INSTRUCTION
Every line of the material below should be repeated exactly.

GIVEN DATA
"""

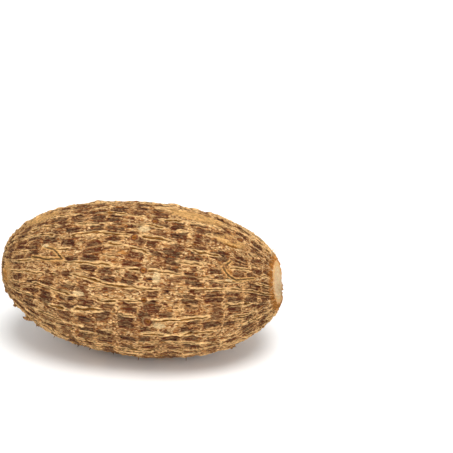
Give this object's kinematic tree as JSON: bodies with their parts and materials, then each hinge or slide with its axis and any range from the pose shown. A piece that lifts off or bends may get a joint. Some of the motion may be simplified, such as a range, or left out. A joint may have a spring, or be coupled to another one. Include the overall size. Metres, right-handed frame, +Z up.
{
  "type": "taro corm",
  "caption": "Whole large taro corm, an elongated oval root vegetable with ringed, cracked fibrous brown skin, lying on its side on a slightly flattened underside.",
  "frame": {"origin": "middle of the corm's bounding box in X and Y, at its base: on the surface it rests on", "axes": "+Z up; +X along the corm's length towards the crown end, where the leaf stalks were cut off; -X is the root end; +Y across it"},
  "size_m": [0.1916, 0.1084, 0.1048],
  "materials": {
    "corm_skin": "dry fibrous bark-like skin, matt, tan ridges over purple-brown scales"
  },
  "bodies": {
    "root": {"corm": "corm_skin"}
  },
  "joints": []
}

"""

OUTPUT FOR THIS EXERCISE
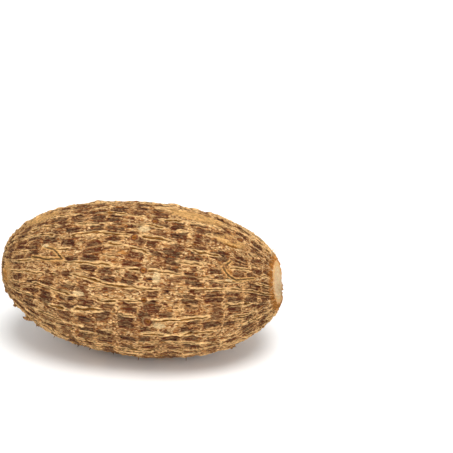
Give this object's kinematic tree as JSON: bodies with their parts and materials, then each hinge or slide with its axis and any range from the pose shown. A piece that lifts off or bends may get a joint. Some of the motion may be simplified, such as a range, or left out. A joint may have a spring, or be coupled to another one. Include the overall size. Metres, right-handed frame, +Z up.
{
  "type": "taro corm",
  "caption": "Whole large taro corm, an elongated oval root vegetable with ringed, cracked fibrous brown skin, lying on its side on a slightly flattened underside.",
  "frame": {"origin": "middle of the corm's bounding box in X and Y, at its base: on the surface it rests on", "axes": "+Z up; +X along the corm's length towards the crown end, where the leaf stalks were cut off; -X is the root end; +Y across it"},
  "size_m": [0.1916, 0.1084, 0.1048],
  "materials": {
    "corm_skin": "dry fibrous bark-like skin, matt, tan ridges over purple-brown scales"
  },
  "bodies": {
    "root": {"corm": "corm_skin"}
  },
  "joints": []
}